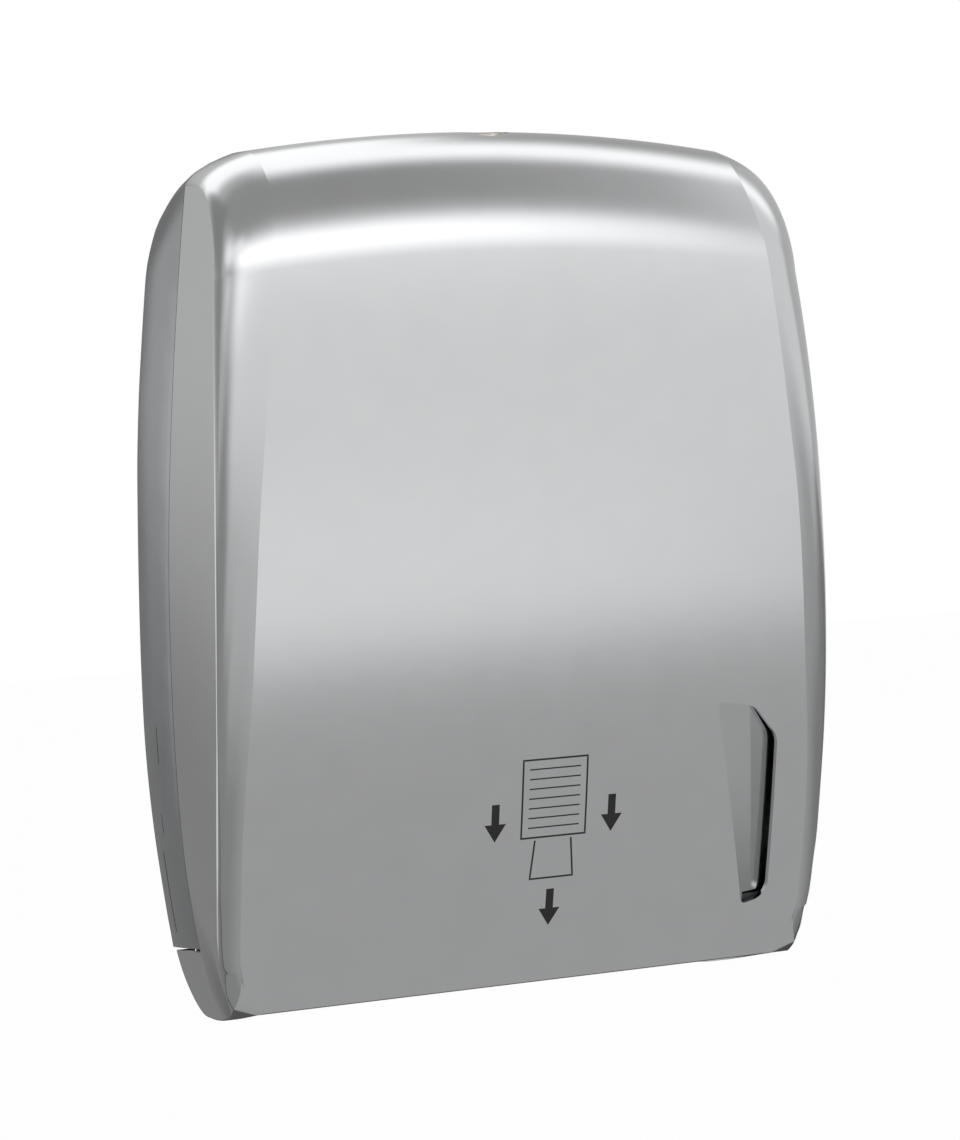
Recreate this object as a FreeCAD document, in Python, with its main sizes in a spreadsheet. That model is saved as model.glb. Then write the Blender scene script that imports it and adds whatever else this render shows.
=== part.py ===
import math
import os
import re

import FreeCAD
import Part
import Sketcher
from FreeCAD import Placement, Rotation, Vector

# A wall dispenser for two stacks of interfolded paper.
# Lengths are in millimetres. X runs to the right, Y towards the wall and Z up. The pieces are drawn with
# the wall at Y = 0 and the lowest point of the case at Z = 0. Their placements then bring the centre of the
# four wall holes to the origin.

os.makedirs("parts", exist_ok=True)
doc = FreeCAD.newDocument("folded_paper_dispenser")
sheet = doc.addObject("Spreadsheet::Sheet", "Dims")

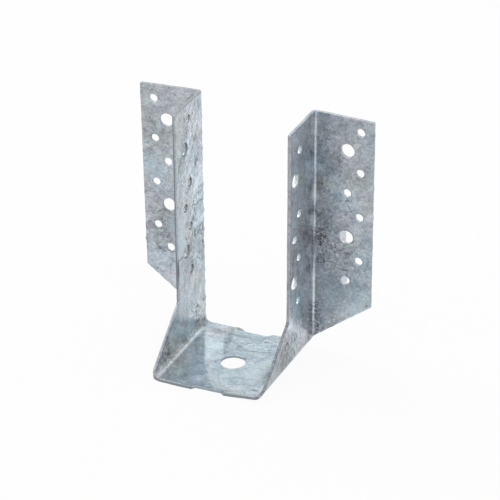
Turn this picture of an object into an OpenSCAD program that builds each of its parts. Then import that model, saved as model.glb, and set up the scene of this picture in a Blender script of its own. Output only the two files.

◇ ◇ ◇ ◇

Objective ->
Return the material in full, exactly as shown.

Finished task ->
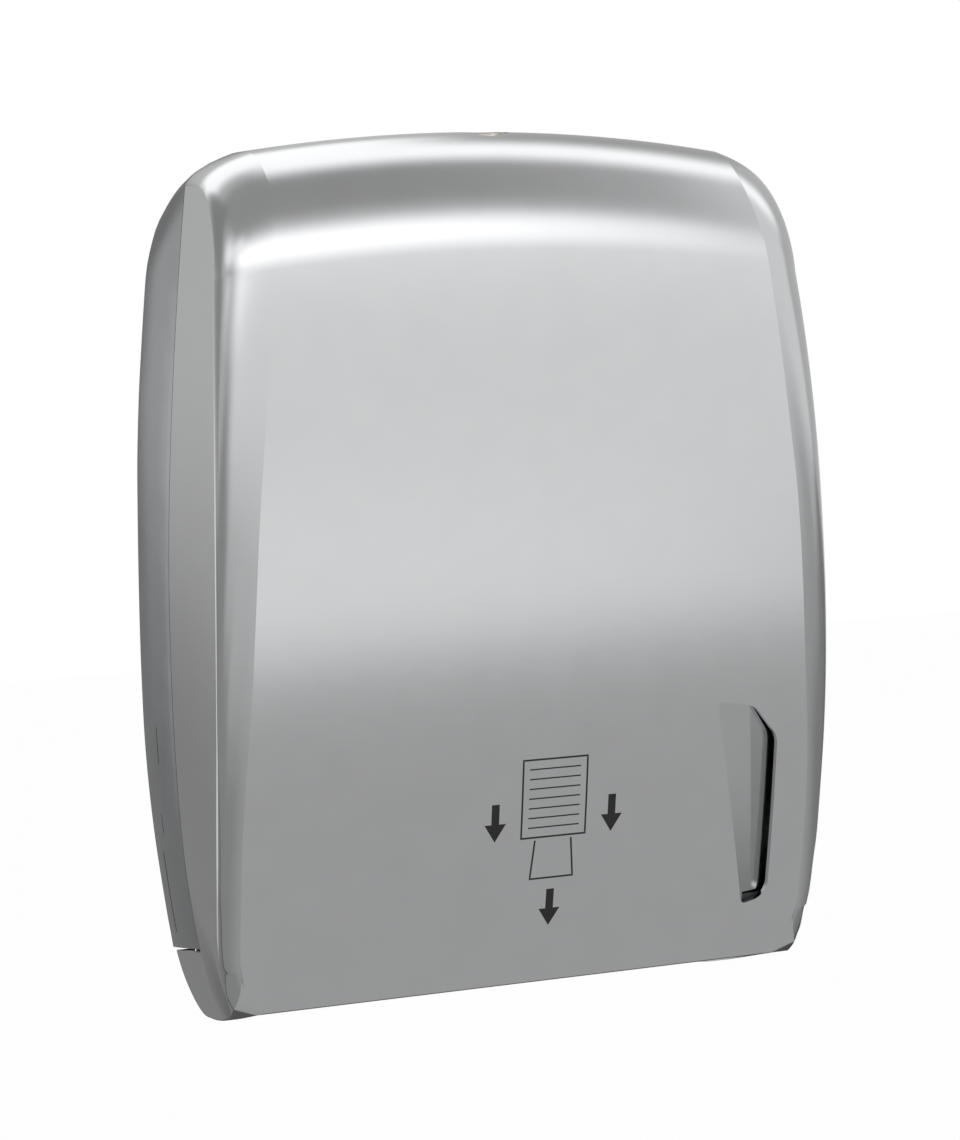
Recreate this object as a FreeCAD document, in Python, with its main sizes in a spreadsheet. That model is saved as model.glb. Then write the Blender scene script that imports it and adds whatever else this render shows.
=== part.py ===
import math
import os
import re

import FreeCAD
import Part
import Sketcher
from FreeCAD import Placement, Rotation, Vector

# A wall dispenser for two stacks of interfolded paper.
# Lengths are in millimetres. X runs to the right, Y towards the wall and Z up. The pieces are drawn with
# the wall at Y = 0 and the lowest point of the case at Z = 0. Their placements then bring the centre of the
# four wall holes to the origin.

os.makedirs("parts", exist_ok=True)
doc = FreeCAD.newDocument("folded_paper_dispenser")
sheet = doc.addObject("Spreadsheet::Sheet", "Dims")

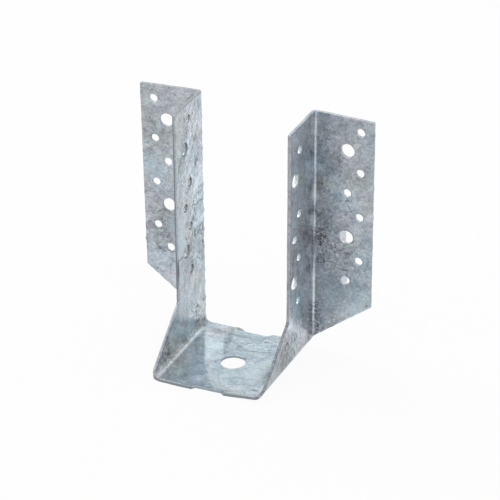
Turn this picture of an object into an OpenSCAD program that builds each of its parts. Then import that model, saved as model.glb, and set up the scene of this picture in a Blender script of its own. Output only the two files.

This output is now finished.